China is leaning on its massive banks like never before to help bolster an economy facing its worst slump in four decades.
The government will push the financial industry to sacrifice 1.5 trillion yuan ($211 billion) in profit this year by offering lower lending rates, cutting fees, deferring loan repayments, and granting more unsecured loans to small businesses, the State Council said in a statement late Wednesday after a meeting led by Premier Li Keqiang. Regulators are also asking banks to keep profit growth below 10% this year, people familiar with the matter said earlier.
The rare moves underscore concerns about how quickly China can recover from the coronavirus outbreak. While Chinese banks were already expecting weaker performances this year, the direct requirements on limiting their profits still come as a surprise and may further damp investors’ interest in the sector during difficult economic conditions.

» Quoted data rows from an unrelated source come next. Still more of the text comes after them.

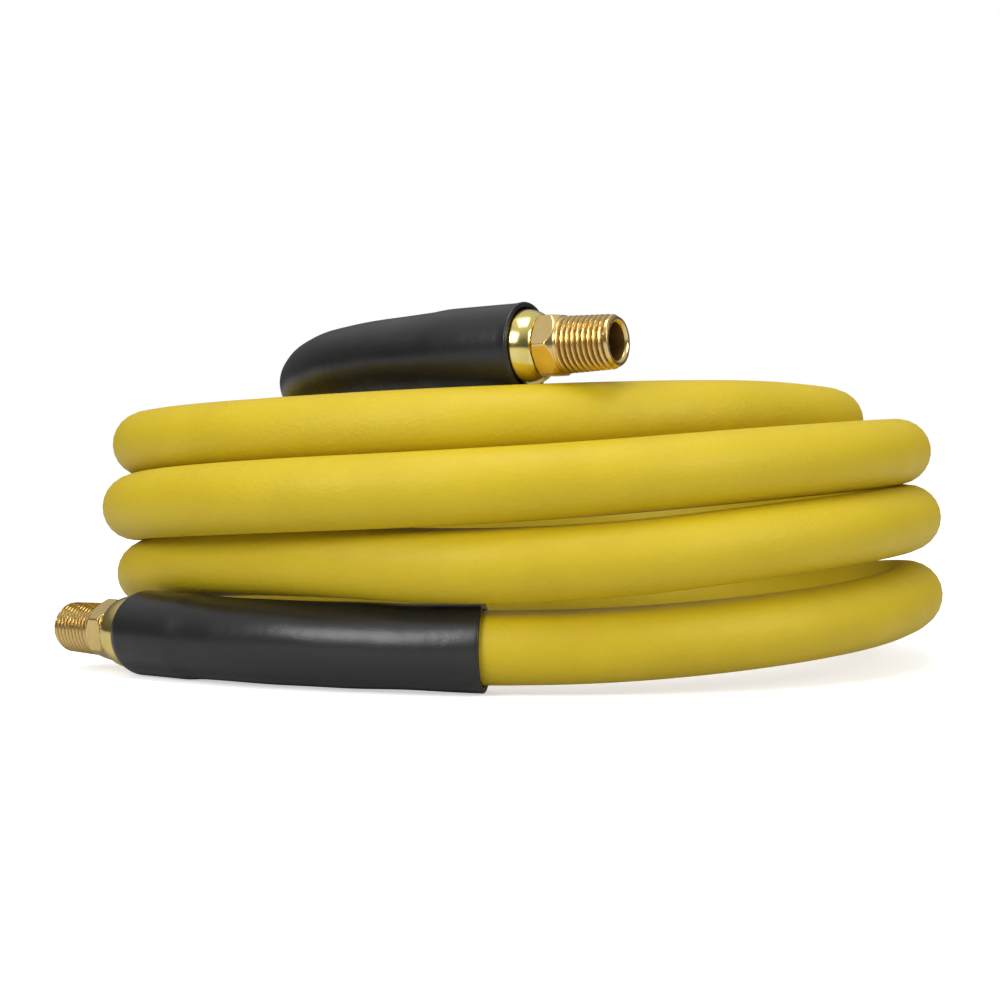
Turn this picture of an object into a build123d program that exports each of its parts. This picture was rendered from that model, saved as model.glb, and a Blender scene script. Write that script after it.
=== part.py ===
"""Coiled rubber air hose with a crimped brass end and a bend restrictor sleeve at each end.

Millimetres, +Z up. The hose lies on its floor at Z = 0, and its coil is wound about the Z axis.
Each end is described along its own axis: stations are measured outwards from the sleeve's mouth.
"""

import os
from math import cos, pi, radians, sin, tan

from build123d import *

# Hose wall, from the bore outwards
HOSE_BORE = 9.5
LINER_WALL = 1.6
PLY_WALL = 0.9
COVER_WALL = 1.65
LINER_R = HOSE_BORE / 2 + LINER_WALL
PLY_R = LINER_R + PLY_WALL
HOSE_R = PLY_R + COVER_WALL

# Crimped ferrule: a brass shell that squeezes the cover, closed by a dome round the stem's neck
FERRULE_WALL = 1.0
FERRULE_GRIP = 21.0
CRIMP_SQUEEZE = 0.4
DOME_REACH = 5.6
DOME_LIP_R = 7.7
FERRULE_BORE_R = HOSE_R - CRIMP_SQUEEZE
FERRULE_R = FERRULE_BORE_R + FERRULE_WALL

# Stem: barbed tail, collar, neck, hexagon and tapered pipe thread in one piece
STEM_BORE_R = 3.3
MOUTH_BORE_R = 4.4
MOUTH_BORE_DEPTH = 12.0
MOUTH_BEVEL = 0.6
STEM_TAIL = 20.0
BARB_COUNT = 5
BARB_DEPTH = 0.35
COLLAR_R = 6.4
NECK_R = 5.6
HEX_ACROSS_FLATS = 14.3
HEX_LENGTH = 5.4
HEX_CHAMFER = 0.8
THREAD_R = 6.72
THREAD_PITCH = 1.411
THREAD_DEPTH = 0.85
THREAD_TURNS = 9
THREAD_LEAD_IN = 0.8
FACE_GAP = 0.2

# Bend restrictor sleeve: a soft tube that stretches over the ferrule
SLEEVE_WALL = 1.35
SLEEVE_LENGTH = 102.0
SLEEVE_CLEARANCE = 0.15
STRETCH_TAPER = 8.0
SLEEVE_BORE_R = HOSE_R + SLEEVE_CLEARANCE
SLEEVE_R = SLEEVE_BORE_R + SLEEVE_WALL
SLEEVE_MOUTH_R = FERRULE_R + SLEEVE_WALL

# The coil's outer shape: a lowest ring flat on the floor, and three rings that lean on it
STACK_CENTRE = (3.6, 0.0)
STACK_TILT = 4.4
STACK_RINGS = [(104.5, 33.0), (105.0, 50.8), (94.0, 65.5)]
BASE_CENTRE = (14.6, 2.0)
BASE_RING = 97.0
BASE_FROM, BASE_TO = -80.6, 120.0
WEB = 10.0
TUNNEL_CLEARANCE = 0.25

# Routes of the two free ends, each from the sleeve's mouth to where the coil takes over.
# Heights are of the hose's middle, above the height at which the stretched sleeve rests.
LOWER_ROUTE = [
    (-96.6, -48.2, 0.0),
    (-70.6, -68.5, 0.0),
    (-37.0, -83.0, 0.0),
    (-3.3, -91.3, 0.0),
    (30.0, -91.5, 1.0),
]
UPPER_ROUTE = [
    (3.4, -78.0, 71.6),
    (-29.9, -58.2, 70.3),
    (-50.2, -25.3, 67.5),
    (-56.2, 14.0, 64.8),
    (-48.6, 46.8, 62.5),
    (-27.4, 73.0, 60.7),
    (3.1, 87.3, 59.4),
    (36.8, 86.7, 58.4),
]
HEX_TURN = {"lower": 25.0, "upper": 0.0}

# Stations along an end's axis, outwards from the sleeve's mouth
HEX_AT = DOME_REACH + FACE_GAP
THREAD_AT = HEX_AT + HEX_LENGTH
TIP_AT = THREAD_AT + THREAD_TURNS * THREAD_PITCH + THREAD_LEAD_IN + THREAD_PITCH / 2
DOME_FROM = -1.0


def tangent_radii(points):
    """One radius for each corner of a route, as large as its shorter neighbouring run allows."""
    radii = []
    for before, corner, after in zip(points, points[1:], points[2:]):
        run_in, run_out = corner - before, after - corner
        half_turn = radians(run_in.get_angle(run_out)) / 2
        radii.append(0.45 * min(run_in.length, run_out.length) / tan(half_turn))
    return radii


def tail_path(name, route):
    """The middle line of one free end, as straight runs joined by tangent arcs."""
    points = [Vector(x, y, z + SLEEVE_MOUTH_R) for x, y, z in route]
    radii = tangent_radii(points)
    with BuildLine() as line:
        FilletPolyline(*points, radius=radii)
    path = line.wires()[0]
    if (path @ 0 - points[0]).length > (path @ 1 - points[0]).length:
        raise ValueError(f"{name} route runs backwards")
    print(f"{name} end: length {path.length:.1f}, arc radii", [round(r) for r in radii])
    return path


def end_axis(path):
    """The outward direction of an end: against its route."""
    return (path % 0) * -1


def profile_plane(path):
    """Plane through an end's axis: local X is the radius and local Y the station along the axis."""
    axis = end_axis(path)
    side = axis.cross(Vector(0, 0, 1)).normalized()
    return Plane(origin=path @ 0, x_dir=side, z_dir=side.cross(axis))


def cross_plane(path, station):
    """Plane square to an end's axis, at a station outwards from the sleeve's mouth."""
    axis = end_axis(path)
    side = axis.cross(Vector(0, 0, 1)).normalized()
    return Plane(origin=path @ 0 + axis * station, x_dir=side, z_dir=axis)


def turning_axis(path):
    return Axis(path @ 0, end_axis(path))


def section_plane(path, at=0.0):
    """Plane square to a route, at a share of its length."""
    return Plane(origin=path @ at, z_dir=path % at)


def make_layer(name, path, inner, outer):
    """One wall layer of a free end: a plain tube along its route."""
    with BuildPart() as layer:
        with BuildSketch(section_plane(path)):
            Circle(outer)
            Circle(inner, mode=Mode.SUBTRACT)
        sweep(path=path)
        if outer == HOSE_R:
            with BuildSketch(cross_plane(path, 0)):
                Circle(outer + FERRULE_WALL)
                Circle(FERRULE_BORE_R, mode=Mode.SUBTRACT)
            extrude(amount=-FERRULE_GRIP, mode=Mode.SUBTRACT)
    wall = pi * (outer**2 - inner**2) * path.length
    print(f"{name}: volume over section times length {layer.part.volume / wall:.3f}")
    return layer


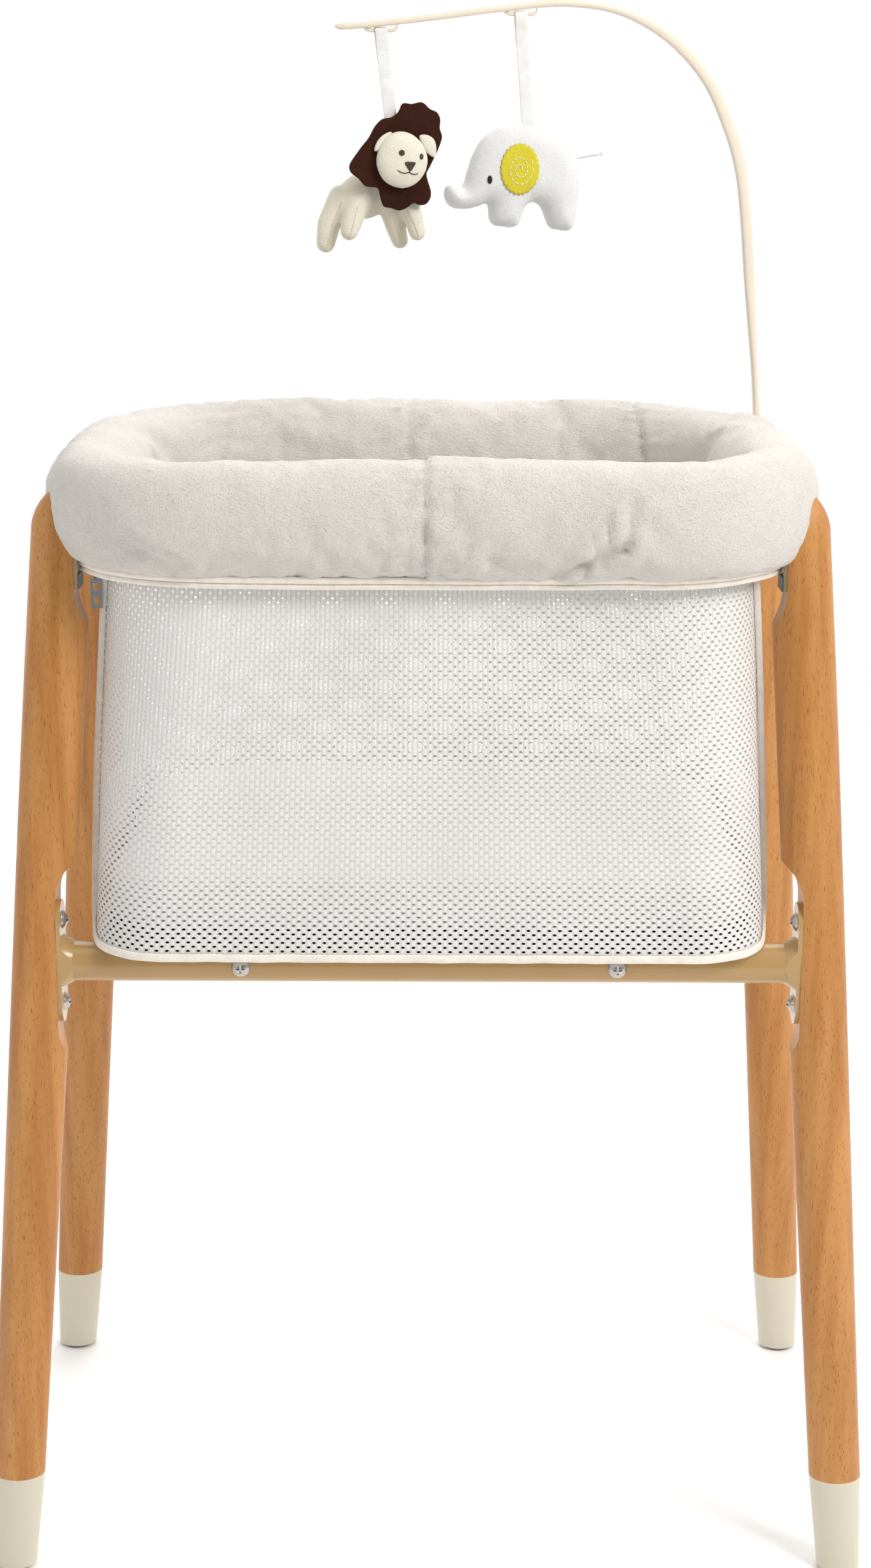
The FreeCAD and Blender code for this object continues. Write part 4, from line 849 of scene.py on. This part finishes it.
# lion
lion = {
    "hang": (-0.0367, 0.0094, 1.1513), "maneFront": -5.6, "maneThick": 4.6,
    "mane": [(12.9, 13.7), (20, 13.2), (28.2, 14.6), (34.6, 9.4), (40.0, 7.1), (43.0, 1.4), (42.4, -5.1),
             (44.4, -12.2), (40.9, -22.1), (34.8, -34.3), (31.8, -41.3), (35.7, -54.7), (32.7, -62.7),
             (26.7, -64.5), (21.7, -62.6), (16.2, -66.3), (9.7, -68.5), (3.5, -66.5), (-2.6, -65.1),
             (-5.5, -56.5), (-7.4, -50.8), (-16.8, -49.8), (-22.2, -44.1), (-28.5, -39.3), (-29.9, -34.1),
             (-26.9, -28.5), (-19.9, -19.2), (-14.4, -12.7), (-9.4, -3.9), (-3.5, 1.7), (3.9, 3.1),
             (9.4, 7.2)],
    "head": [(10.9, -7.5), (18.5, -9.5), (25.5, -15), (30, -22.5), (31.5, -30), (29.5, -38.5), (23.5, -46.5),
             (14.5, -50.8), (6, -50.3), (-2.5, -46), (-7.8, -38), (-9.4, -29.7), (-7.5, -21), (-2.5, -13),
             (4, -8.6)],
    "earLeft": [(3.5, -8.0), (-2.5, -9.5), (-8.5, -15), (-11, -22.8), (-6, -21), (-1, -15)],
    "earRight": [(25.1, -10.9), (31.5, -10.2), (37.2, -14), (38.9, -21.5), (37.2, -27.5), (31.5, -24),
                 (27.5, -17.5)],
    "eyes": [(8.9, -23.7, 2.3, 2.3), (25.2, -26.6, 1.6, 2.3)],
    "nose": [(11.4, -31.0), (15.6, -30.6), (20.0, -31.2), (18.4, -34.6), (15.9, -37.6), (13.2, -34.8)],
    "smile": [[(15.8, -37.0), (15.0, -38.4), (11.5, -39.4), (8.3, -38.6), (5.6, -37.0)],
              [(15.0, -38.4), (17.2, -39.9), (20.2, -40.2), (22.5, -39.5)]],
}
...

Chinese banks’ gross revenue and earnings growth may drop to zero in 2020 from 5% in the first quarter, according to Citigroup Inc. Listed banks may be better off compared with some regional lenders, which are likely to see negative earnings growth, analysts led by Judy Zhang said in a note on Wednesday.
China’s $41 trillion banking system is at the forefront of propping up companies hurt by the outbreak of coronavirus and the impact from its global spread. In a severe downside case, assuming economic growth at 4.8% annually until 2021, the industry could face an unprecedented 39% slump in profits this year, according to UBS Group AG. Without government forbearance measures, their earnings may tumble by 70% to absorb the wave of bad debt.
Official data show bad debt has so far only ticked up marginally even as a lockdown earlier this year hit hard at many borrowers.
Lenders led by Industrial & Commercial Bank of China Ltd. more than doubled loans to businesses in the first quarter, while deferring and rolling over 1.5 trillion yuan in repayments. That allowed the banks to report only a 0.06 percentage point increase in non-performing loan ratios to 2.04% at the end of March, while posting a 5% increase in combined earnings to 600 billion yuan.
Still, a few listed lenders including China Merchants Bank Co. and Bank of Ningbo Co. managed to deliver growth that topped 10%.
Merchants Bank dropped more than 2.5% in Shanghai and Hong Kong as of 10:17 a.m. local time. The CSI 300 Financial Index fell as much as 0.7%, extending year-to-date loss to more than 14%, making it the second-worst performer after the energy sector.
S&P Global estimated that the non-performing asset ratio, a more stringent measure of troubled advances that includes forborne loans, could almost double to 10% from pre-outbreak levels this year. That’s a projected increase of 8 trillion yuan.
The government in May decided to extend loan relief measures for the nation’s smaller businesses by nine months to March next year, giving further reprieve to trillions of yuan of troubled loans.